Marcello De Vito

Dicono che appena arrivato nella cella di Regina Coeli, compagno di stanza un ragazzo magrebino, Marcello De Vito abbia chiesto quattro cose, ai secondini: «Lenti a contatto, carta e penna. E un tappetino, per la ginnastica». Con carta e penna, il presidente dell’Assemblea capitolina caduto in disgrazia, impelagato nell’inchiesta stadio con la pesante accusa di corruzione, ha buttato giù una lettera di quattro pagine. Spedite, tramite gli avvocati, alla sindaca Virginia Raggi e ai consiglieri capitolini, i colleghi che, fino all’arresto del 20 marzo, governava dal più alto degli scranni dell’Aula Giulio Cesare. Potrebbe essere solo un assaggio di quella che lui chiama «la mia verità», assicura chi lo conosce bene. La prefazione di un «memoriale» più denso – di ricordi, di accuse – e che metterebbe nel mirino gli ex compagni di partito.

Perché ribadendo che non ha la minima intenzione di dimettersi, né da consigliere, né da presidente dell’Aula, De Vito nella lettera se la prende soprattutto con gli «amici» che lo hanno «abbandonato», per cui dice di provare «rabbia e delusione». «Ho ricevuto maggiore solidarietà dalle persone in queste retrovie che in qualsiasi altro posto», annota con calligrafia leggera, e parole pesanti. Se la prende con Luigi Di Maio, senza menzionarlo mai per nome: «Mi sono chiesto in questo tempo cosa potrebbe decidere il nostro leader per se stesso, ove fosse sottoposto ad un giudizio: sicuramente proporrebbe un quesito ad hoc, come quello ideato sul caso Salvini-Diciotti, da sottoporre al voto online». Lui, che è stato espulso in direttissima dal capo politico, rimarca che «il nostro codice etico prevede l’espulsione dal M5S solo in caso di condanna e non si presta ad interpretazioni ad personam». «Ho compreso – scrive ancora De Vito – che abbiamo perso totalmente i nostri valori fondanti della solidarietà e della coesione». Attacca la stampa, poi; e alla mole di intercettazioni e accuse, ribatte che «non sono corrotto né corruttibile», «ho una grande prova da affrontare, sono pronto per il giudizio».
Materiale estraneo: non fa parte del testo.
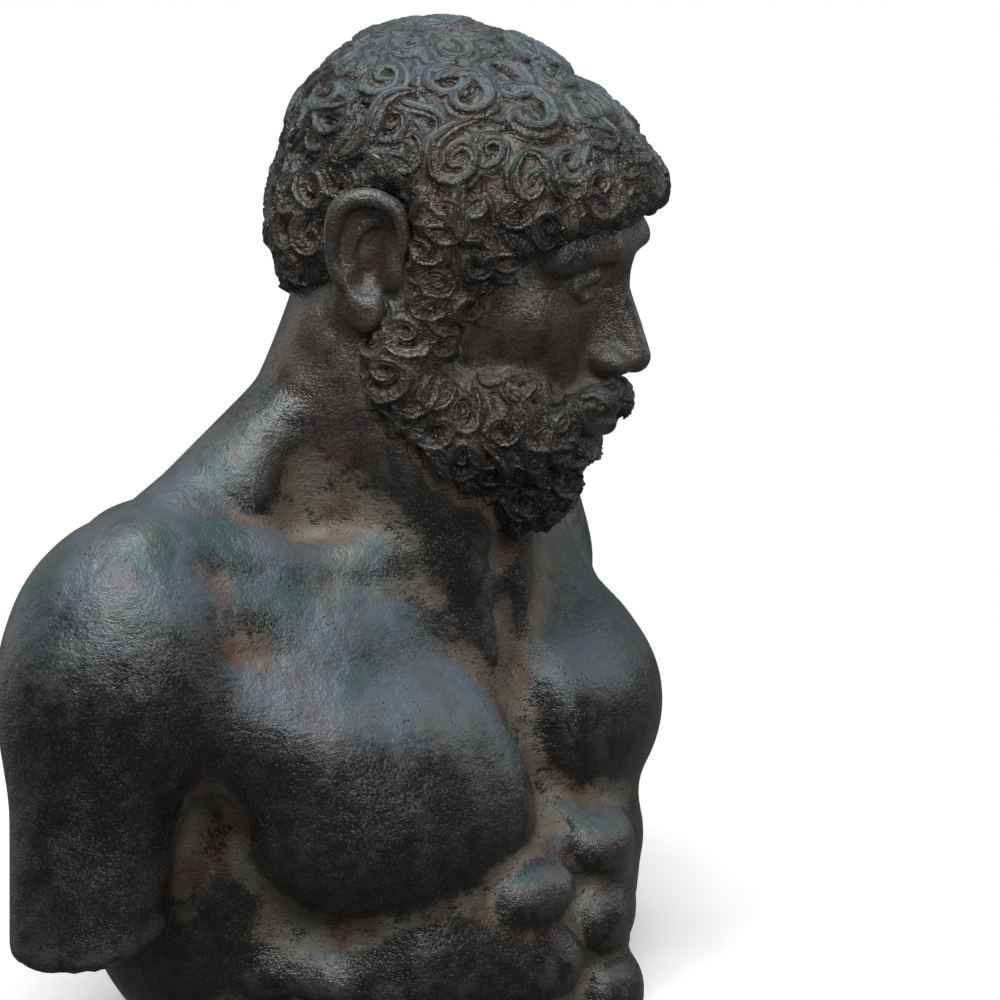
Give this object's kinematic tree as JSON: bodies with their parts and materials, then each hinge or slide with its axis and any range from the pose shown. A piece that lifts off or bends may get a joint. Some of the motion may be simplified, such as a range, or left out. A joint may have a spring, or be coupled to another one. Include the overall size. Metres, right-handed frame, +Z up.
{
  "type": "male bust statuette",
  "caption": "Dark bronze bust of a muscular bearded man with curly hair, head bowed and turned to his left",
  "frame": {"origin": "middle of the flat underside, on the surface that the bust stands on", "axes": "+Z up, the chest faces -Y, the figure's left is +X; the head is turned 15 degrees towards +X"},
  "size_m": [0.2619, 0.1547, 0.2788],
  "materials": {
    "bronze": "dark patinated bronze, satin with glossy worn spots"
  },
  "bodies": {
    "root": {"bust": "bronze"}
  },
  "joints": []
}
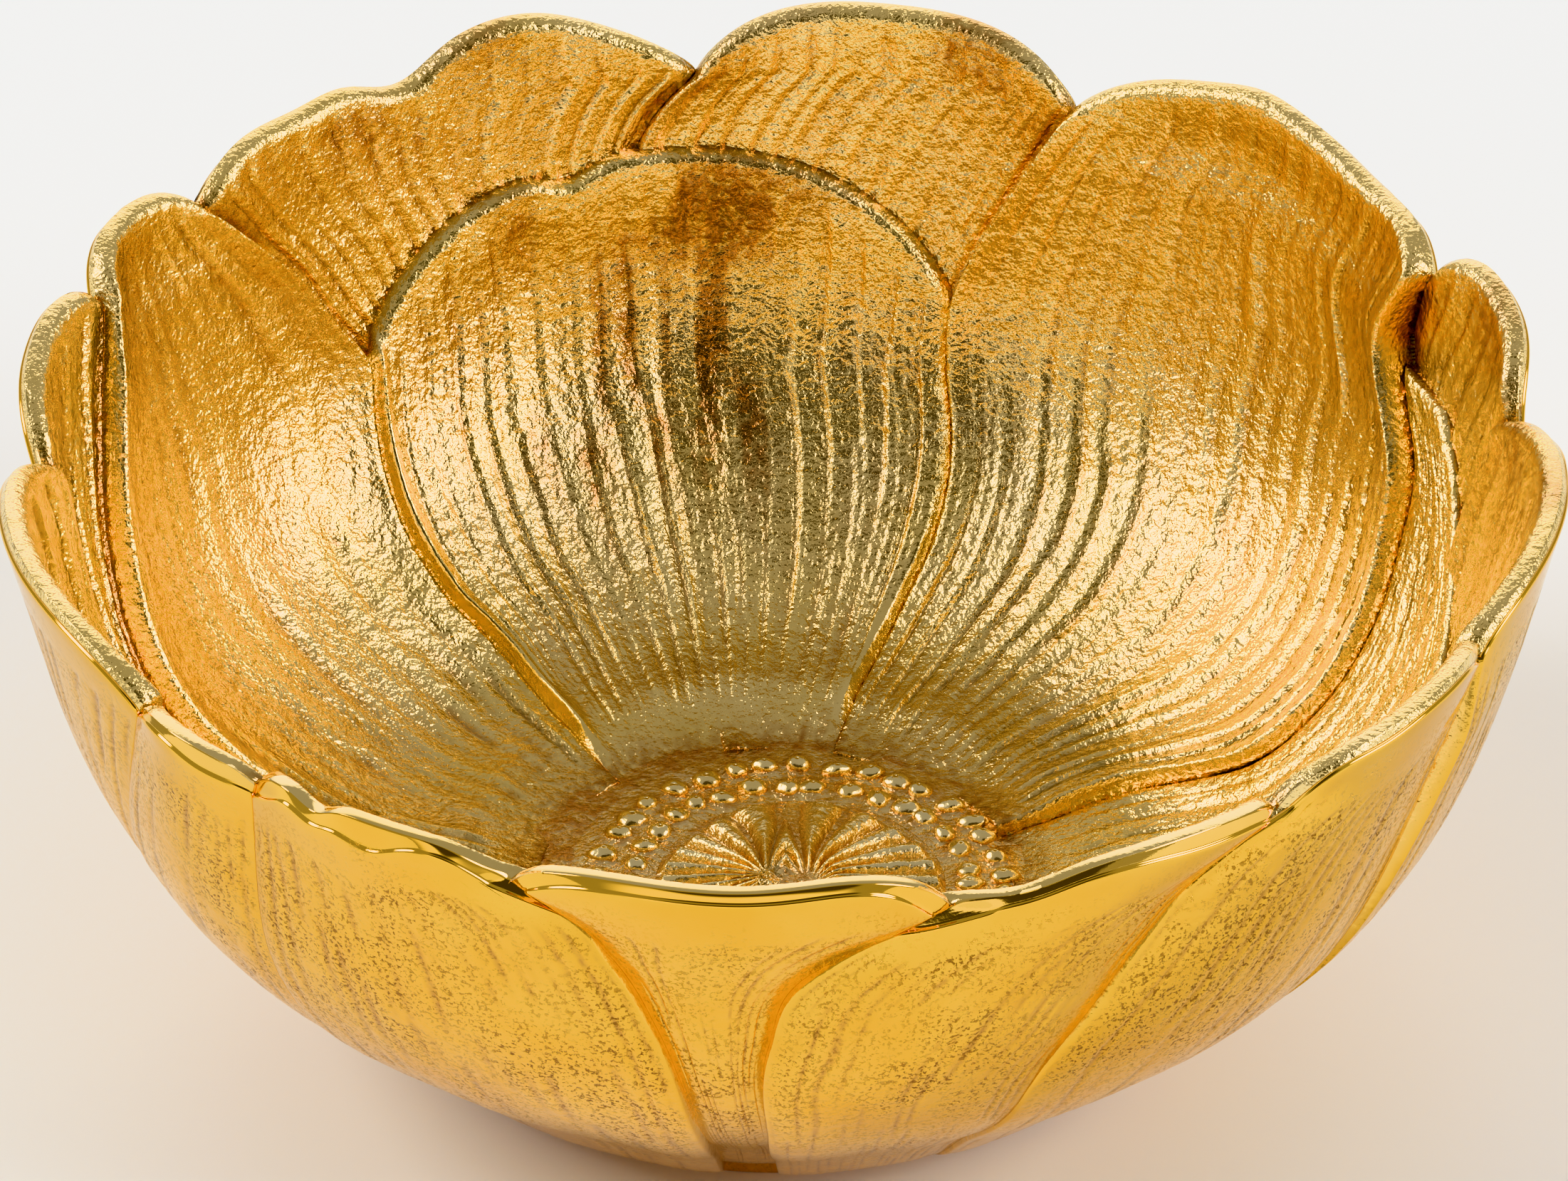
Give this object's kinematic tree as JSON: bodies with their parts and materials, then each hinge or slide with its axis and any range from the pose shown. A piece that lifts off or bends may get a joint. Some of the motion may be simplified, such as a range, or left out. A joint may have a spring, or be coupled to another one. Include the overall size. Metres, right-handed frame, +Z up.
{
  "type": "flower bowl",
  "caption": "Small gold-finished cast metal bowl shaped as an open flower, with overlapping veined petals, a beaded ribbed heart in the floor and a low ring foot.",
  "frame": {"origin": "centre of the foot's resting face", "axes": "+Z up through the bowl's axis; the tall inner petal stands at the back, towards +Y; +X to the right seen from the front"},
  "size_m": [0.1377, 0.1391, 0.0601],
  "materials": {
    "petal_gold": "satin sand-cast inside, polished outside and at the rim",
    "inner_petal_gold": "satin sand-cast",
    "heart_gold": "satin sand-cast",
    "bead_gold": "satin, worn bright on top",
    "foot_gold": "as cast, linished under"
  },
  "bodies": {
    "root": {"foot_ring": "foot_gold", "bowl_floor": "heart_gold", "flower_centre": "heart_gold", "stamen_beads": "bead_gold", "petal_back_right": "petal_gold", "petal_back_left": "petal_gold", "petal_rear_left": "petal_gold", "petal_left_narrow": "petal_gold", "petal_left": "petal_gold", "petal_front_left": "petal_gold", "petal_front_left_notched": "petal_gold", "petal_front_tucked": "petal_gold", "petal_front_right_broad": "petal_gold", "petal_front_right": "petal_gold", "petal_right": "petal_gold", "petal_right_narrow": "petal_gold", "petal_rear_right": "petal_gold", "inner_petal_back": "inner_petal_gold", "inner_petal_right": "inner_petal_gold"}
  },
  "joints": []
}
Promette battaglia: «Ho reagito, ho dedicato questo tempo all’anima, alla mente, al corpo». Sembra quasi una svolta garantista, rispetto al De Vito che mostrava beffardo le arance quando a finire in carcere erano gli esponenti del Pd. «È complesso far comprendere quanto queste mura possano insegnarti e farti ragionare sui valori di base. Sono più forte di prima», dice. E non molla lo scranno, soprattutto. «Ci ho pensato, ma non posso, non voglio e non debbo farlo!». Cita gli articoli del Regolamento del Consiglio comunale, che conosce a menadito. «La mia sospensione e sostituzione temporanea è priva di presupposti», così come «qualsiasi atto mi abbia privato» dell’«iscrizione al M5S».
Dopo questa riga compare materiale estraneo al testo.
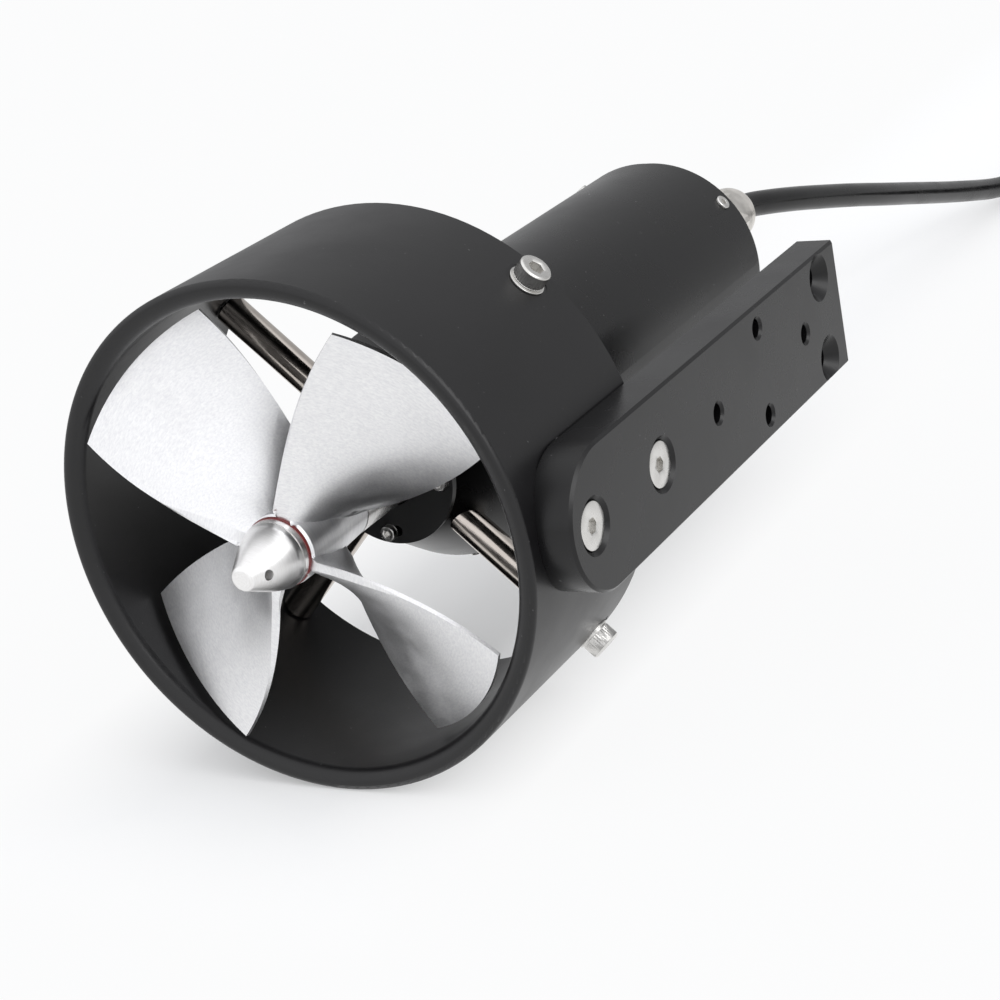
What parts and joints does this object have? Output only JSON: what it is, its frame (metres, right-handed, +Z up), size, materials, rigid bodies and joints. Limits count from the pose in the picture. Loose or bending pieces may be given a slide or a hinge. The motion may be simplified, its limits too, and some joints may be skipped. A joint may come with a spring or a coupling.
{
  "type": "underwater thruster",
  "caption": "Ducted underwater thruster: black anodised duct, twisted metal propeller, sealed motor tube and a flat side mounting arm",
  "frame": {"origin": "bottom centre of the thruster without its cable, on the surface it stands on", "axes": "+Y runs along the shaft from the propeller to the motor, +X points to the mounting arm, +Z is up"},
  "size_m": [0.1728, 0.5005, 0.1121],
  "materials": {
    "black_anodised": "satin bead-blasted black anodise",
    "arm_anodised": "satin dark grey anodise with a fine grain",
    "cap_aluminium": "fine turned aluminium",
    "propeller_aluminium": "satin machined aluminium with fine brush marks",
    "polished_steel": "polished stainless steel",
    "turned_steel": "turned stainless steel",
    "screw_steel": "bright stainless steel",
    "bearing_steel": "ground bearing steel",
    "gland_metal": "satin nickel plate",
    "lamination_steel": "dark electrical steel",
    "magnet_nickel": "nickel-plated magnet",
    "copper_winding": "enamelled copper wire",
    "pin_brass": "polished brass",
    "black_rubber": "matt black rubber",
    "cable_rubber": "semi-gloss black cable jacket",
    "plug_rubber": "moulded black rubber",
    "black_plastic": "matt black plastic",
    "wire_plastic": "gloss wire insulation",
    "red_ring": "satin red anodise"
  },
  "bodies": {
    "housing": {"duct": "black_anodised", "strut_upper_right": "polished_steel", "strut_upper_left": "polished_steel", "strut_lower_left": "polished_steel", "strut_lower_right": "polished_steel", "strut_screws": "screw_steel", "strut_washers": "screw_steel", "mounting_arm": "arm_anodised", "mounting_arm_screws": "screw_steel", "nose_cap": "cap_aluminium", "nose_cap_oring": "black_rubber", "nose_cap_screws": "screw_steel", "seal_plate": "black_plastic", "seal_plate_screws": "screw_steel", "shaft_seal": "black_rubber", "front_bearing_outer_ring": "bearing_steel", "front_bearing_balls": "bearing_steel", "motor_housing": "black_anodised", "stator_core": "lamination_steel", "stator_windings": "copper_winding", "rear_bearing_plate": "cap_aluminium", "rear_bearing_outer_ring": "bearing_steel", "rear_bearing_balls": "bearing_steel", "lead_wires": "wire_plastic", "rear_cap": "black_anodised", "rear_cap_oring": "black_rubber", "rear_cap_screws": "screw_steel", "gland_body": "gland_metal", "gland_grommet": "black_rubber", "gland_nut": "gland_metal", "cable": "cable_rubber", "cable_coil": "cable_rubber", "cable_tail": "cable_rubber", "plug_body": "plug_rubber", "plug_ring": "black_plastic", "plug_pins": "pin_brass"},
    "rotor": {"motor_shaft": "polished_steel", "drive_pin": "screw_steel", "propeller": "propeller_aluminium", "hub_ring": "red_ring", "spinner_nut": "turned_steel", "front_bearing_inner_ring": "bearing_steel", "rear_bearing_inner_ring": "bearing_steel", "rotor_core": "lamination_steel", "rotor_magnets": "magnet_nickel"}
  },
  "joints": [
    {"name": "propeller_spin", "type": "hinge", "parent": "housing", "child": "rotor", "pos_m": [-0.00375, -0.1105, 0.055], "axis": [0, 1, 0], "continuous": true}
  ]
}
CANCELLATO DAL SITO WEB È una lettera che riapre la ferita fresca dell’arresto, tra gli ex «amici» a 5 stelle. A cominciare dai consiglieri di maggioranza, sballottati tra dispiaceri umani e preoccupazioni pratiche: non si è ancora capito, per esempio, come rimuovere materialmente De Vito dalla presidenza dell’Assemblea capitolina. Per il momento, il numero uno è sparito dal sito web del Comune. Ma per scalzarlo dall’incarico, non basta un clic. I tecnici del Campidoglio, interpellati dai grillini, hanno scritto in un parere che non ci sono precedenti per una rimozione, che le norme consentono solo in caso di «gravi violazioni nell’esercizio delle funzioni». E non per un’indagine in generale. «Se lo destituiamo e fa ricorso, rischiamo seriamente di perderlo e di pagare i danni», mugugnano in tanti, nelle chat stellate. Ecco perché, con la sponda dell’opposizione, il gruppo grillino sta pensando di mettere mano al Regolamento dell’Aula. Cambiarlo, insomma, ma servirà tempo. «Mentre il Consiglio comunale, oggi, è paralizzato – dice Giulio Pelonzi, capogruppo del Pd – e tutti si aspettano che De Vito abbia ancora altro da dire, molto altro, soprattutto ai 5 Stelle».